Gwyneth Paltrow (Tom Ford): I hate to admit it, but her ensemble rocks. (Although it has nothing to do with all the gluten she hasn’t been eating.)

Jennifer Lopez (Zuhair Murad): Meh. Not really into stripes so much. Also, it definitely looked like there was a nip-slip situation going on when she was presenting with Cameron Diaz.

Berenice Bejo (Elie Saab): I like the mint color and the sheer sleeves, but her hair kind of bothers me.

Milla Jovovich (Elie Saab): Classic Hollywood glamour—one of my faves. Also, she’s tall, so she, too, gets bonus points.

Shailene Woodley (Valentino): This just looks too much like something your great-grandmother would have been buried in.

Meryl Streep (Lanvin): Love.

Emma Stone (Giambattista Valli): I’m sorry, it’s Nicole Kidman all over again.

Viola Davis (Vera Wang): I want to like this more, but it reminds me of lettuce.

Sandra Bullock (Marchesa): A little too baggy on top. She’s worn better.

Melissa McCarthy (Marina Rinaldi): Girl, you’re hilarious—but I cannot get behind this dress. I’m not sure if it’s the neckline or what, but I’m just not feeling it.

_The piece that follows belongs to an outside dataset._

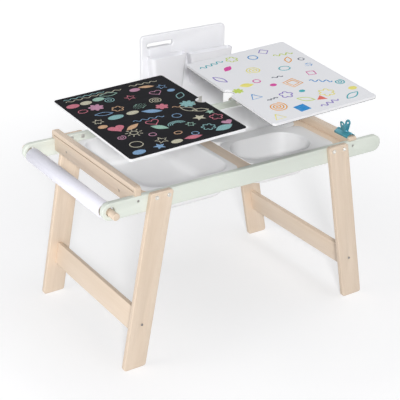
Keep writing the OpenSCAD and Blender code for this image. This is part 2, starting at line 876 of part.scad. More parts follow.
// Band of thickness t along the points of an open line
module strip(pts, t) {
    n = len(pts);
    sides = [for (h = [-t / 2, t / 2])
        [for (i = [0:n - 1])
            pts[i] + mitre(pts[max(i, 1)] - pts[max(i, 1) - 1],
                           pts[min(i, n - 2) + 1] - pts[min(i, n - 2)], h)]];
    polygon([each sides[0], for (i = [n - 1:-1:0]) sides[1][i]]);
}

function normal(d) = [d[1], -d[0]] / norm(d);
function mitre(a, b, h) = h * (normal(a) + normal(b)) / (1 + normal(a) * normal(b));

// Everything above the jaws that isn't handle, in Y and Z from the pin
module handle_waste() {
    r = handle_w / 2;
    difference() {
        translate([-clip_w, 1])
            square([2 * clip_w, handle_h + r]);
        translate([-r, 0])
            square([2 * r, handle_h - r]);
        translate([0, handle_h - r])
            circle(r);
    }
    translate([0, handle_h - r + 1.5])
        circle(handle_hole_r);
}

function knuckle_r() = pin_r + hole_gap + clip_t;

module pin_bore() {
    rod_y(clip_x, clip_z, pin_r + hole_gap / 2, clip_y - clip_w, clip_y + clip_w);
}

module clip_outer_jaw() {
    color(teal)
        difference() {
            clip_jaw(1, right_t / 2, [[-clip_w / 2, -clip_w / 2 + 8], [clip_w / 2 - 8, clip_w / 2]]);
            pin_bore();
        }
}

module clip_inner_jaw() {
    color(teal)
        difference() {
            clip_jaw(-1, right_t / 2 + seat_gap,
                     [[-clip_w / 2 + 8.5, -clip_w / 2 + 16], [clip_w / 2 - 16, clip_w / 2 - 8.5]]);
            pin_bore();
        }
}

module clip_pin() {
    color(steel)
        rod_y(clip_x, clip_z, pin_r, clip_y - clip_w / 2 - 1, clip_y + clip_w / 2 + 1);
}

module clip_spring() {
    color(steel)
        difference() {
            rod_y(clip_x, clip_z, pin_r + 0.7, clip_y - 9, clip_y + 9);
            rod_y(clip_x, clip_z, pin_r + 0.05, clip_y - 10, clip_y + 10);
        }
}

// ---- Fasteners ----

module leg_bolts() {
    color(steel)
        for (s = [-1, 1])
            for (b = [-1, 1])
                for (side = [-1, 1])
                    bolt(s * leg_x + b * bolt_pitch / 2, side);
}

// Bolt with a socket in its head, through leg, rail and sleeve nut
module bolt(x, side) {
    rod_y(x, bolt_z, bolt_r, side * leg_out, side * (rail_in + 1));
    difference() {
        rod_y(x, bolt_z, bolt_head_r, side * leg_out, side * (leg_out + bolt_head_h));
        translate([x, side * (leg_out + bolt_head_h), bolt_z])
            rotate([90, 0, 0])
                cylinder(r = 0.5 * bolt_head_r, h = bolt_head_h, center = true, $fn = 6);
    }
}

module leg_nuts() {
    color(steel)
        for (s = [-1, 1])
            for (b = [-1, 1])
                for (side = [-1, 1])
                    nut(s * leg_x + b * bolt_pitch / 2, side);
}

module nut(x, side) {
    difference() {
        union() {
            rod_y(x, bolt_z, nut_r, side * (rail_in - nut_t), side * rail_in);
            rod_y(x, bolt_z, sleeve_r(), side * (rail_in - nut_t), side * (rail_in + sleeve_l - 0.5));
        }
        rod_y(x, bolt_z, bolt_r + hole_gap, side * rail_in, side * (rail_in + sleeve_l + cut));
    }
}

module stretcher_screws() {
    color(steel)
        for (s = [-1, 1])
            for (side = [-1, 1])
                screw(s * leg_mid(stretcher_screw_z), stretcher_screw_z, side * leg_out, -side,
                      leg_t + screw_bite);
}

module board_screws() {
    color(steel)
        for (x = [board_left_x, board_right_x])
            for (side = [-1, 1])
                screw(x, rail_top - board_screw_drop, side * (rail_out - sink_d), -side,
                      rail_t - sink_d + screw_bite);
}

module ledge_screws() {
    color(steel)
        for (side = [-1, 1]) {
            screw_x(-left_in - left_t + sink_d, 1, side * ledge_screw_y, left_t - sink_d + ledge_bite);
            screw_x(right_in + right_t - sink_d, -1, side * ledge_screw_y, right_t - sink_d + ledge_bite);
        }
}

// Screw along X whose head stands on the face at x0; it points to side s
module screw_x(x0, s, y, l) {
    translate([x0, y, bar_z])
        rotate([0, 0, s > 0 ? -90 : 90])
            screw(0, 0, 0, 1, l);
}

module crossbar_pegs() {
    color(birch)
        for (x = peg_x())
            for (side = [-1, 1])
                rod_y(x, bar_z, peg_r, side * (rail_in - peg_in + 0.5), side * (rail_in + peg_out - 0.5));
}

rail_front();
rail_back();
leg_front_left();
leg_front_right();
leg_back_left();
leg_back_right();
stretcher_left();
stretcher_right();
end_board_left();
end_board_right();
ledge_left();
ledge_right();
crossbar();
bin_left();
bin_front_right();
bin_back_right();
lid_left_core();
lid_left_chalk_sheet();
lid_left_white_sheet();
lid_right_core();
lid_right_white_sheet();
lid_right_chalk_sheet();
roll_paper();
roll_core();
roll_rod();
storage_panel();
panel_hooks();
hook_screws();
storage_cup();
storage_box();
clip_outer_jaw();
clip_inner_jaw();
clip_pin();
clip_spring();
leg_bolts();
leg_nuts();
stretcher_screws();
board_screws();
ledge_screws();
crossbar_pegs();
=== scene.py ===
import math

import bmesh
import bpy
from mathutils import Matrix, Vector


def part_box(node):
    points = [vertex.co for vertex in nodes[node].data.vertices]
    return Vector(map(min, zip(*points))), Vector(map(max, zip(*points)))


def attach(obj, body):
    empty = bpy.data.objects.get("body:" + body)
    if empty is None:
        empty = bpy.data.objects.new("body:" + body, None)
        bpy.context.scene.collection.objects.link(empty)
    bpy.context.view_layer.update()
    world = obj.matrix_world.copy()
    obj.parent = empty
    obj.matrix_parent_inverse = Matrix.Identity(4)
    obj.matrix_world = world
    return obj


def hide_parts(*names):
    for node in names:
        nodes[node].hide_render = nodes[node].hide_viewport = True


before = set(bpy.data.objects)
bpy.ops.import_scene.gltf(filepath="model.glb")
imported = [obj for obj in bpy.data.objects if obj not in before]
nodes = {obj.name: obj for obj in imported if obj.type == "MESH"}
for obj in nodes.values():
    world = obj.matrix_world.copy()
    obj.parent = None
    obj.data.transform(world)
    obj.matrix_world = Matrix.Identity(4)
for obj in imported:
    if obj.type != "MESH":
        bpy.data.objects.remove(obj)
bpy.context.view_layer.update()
scene = bpy.context.scene

# ---- View -------------------------------------------------------------------
# The table stands on the floor and is seen from its front left, a little from
# above, with a long lens. Everything is in metres on the axes of the model.
CAMERA_AT = Vector((-1.7643, -2.6707, 1.8433))
LOOKS_AT = Vector((-0.0077, 0.00506, 0.3375))
CAMERA_ROLL = 0.011
CAMERA_LENS = 99.45
FILM_WIDTH = 36.0
NEAREST_SEEN = 0.05

forward = (LOOKS_AT - CAMERA_AT).normalized()
right = forward.cross(Vector((0, 0, 1))).normalized()
up = right.cross(forward)
c, s = math.cos(CAMERA_ROLL), math.sin(CAMERA_ROLL)
right, up = c * right + s * up, c * up - s * right
camera = bpy.data.objects.new("camera", bpy.data.cameras.new("camera"))
scene.collection.objects.link(camera)
turned = Matrix((right, up, -forward)).transposed().to_4x4()
turned.translation = CAMERA_AT
camera.matrix_world = turned
camera.data.lens = CAMERA_LENS
camera.data.sensor_width = FILM_WIDTH
camera.data.clip_start = NEAREST_SEEN
scene.camera = camera

# ---- Studio -----------------------------------------------------------------
# A pale floor that runs out into a white world, and three lamps: a key above
# the camera, a low soft one from the left and one overhead. The floor also
# glows onto the table, a painted light from below in place of what a white
# sweep throws back. The camera and reflections see floor and world brighter
# than they light the table.
WORLD_LIGHT = (0.95, 0.97, 1.0)
WORLD_STRENGTH = 0.14
FLOOR_COLOUR = (0.50, 0.50, 0.51)
FLOOR_GLOW = 0.53
FLOOR_GLOW_FAR = 0.85
# How strongly the floor glows onto the table, a painted light from below
FLOOR_GLOW_ON_TABLE = 0.34
# Distances from the table between which the floor's glow rises, near and far
NEAR_RISE = (0.7, 2.6)
FAR_RISE = (2.8, 6.0)
FLOOR_REACH = 9.0
LAMPS_AIM = Vector((0.0, 0.0, 0.45))
# Each lamp: place, power in watts, side of its square
LAMPS = {
    "key": ((-3.4, -5.9, 3.4), 368.0, 0.8),
    "side": ((-2.1, 0.1, 0.5), 13.0, 0.9),
    "overhead": ((0.8, -0.6, 5.4), 102.0, 3.6),
}

# Noise keeps mostly within this span
NOISE_SPAN = (0.3, 0.7)

scene.view_settings.view_transform = "Standard"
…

Natalie Portman (Dior): Sorry, Natalie, not into polka dots, and it didn’t quite seem to fit up top. Also, your hair looked kind of greasy to me. Too much gel, methinks?

Michelle Williams (Louis Vuitton): I know this dress was another critical favorite, but I just keep thinking about those old-lady bathing suits with the big skirts at the waist.

Rooney Mara (Givenchy): I like the dress, but her bangs scare me ever so slightly.

Angelina Jolie (Versace): The whole leg thing (a meme sensation!) was a bit much. Also, my feelings on her arms mirror my feelings on Rooney Mara’s bangs.

Octavia Spencer (Tadashi Shoji): Simple, elegant, very flattering. Thumbs up.

Miss Piggy (Zac Posen): Have you ever seen a pig age so well?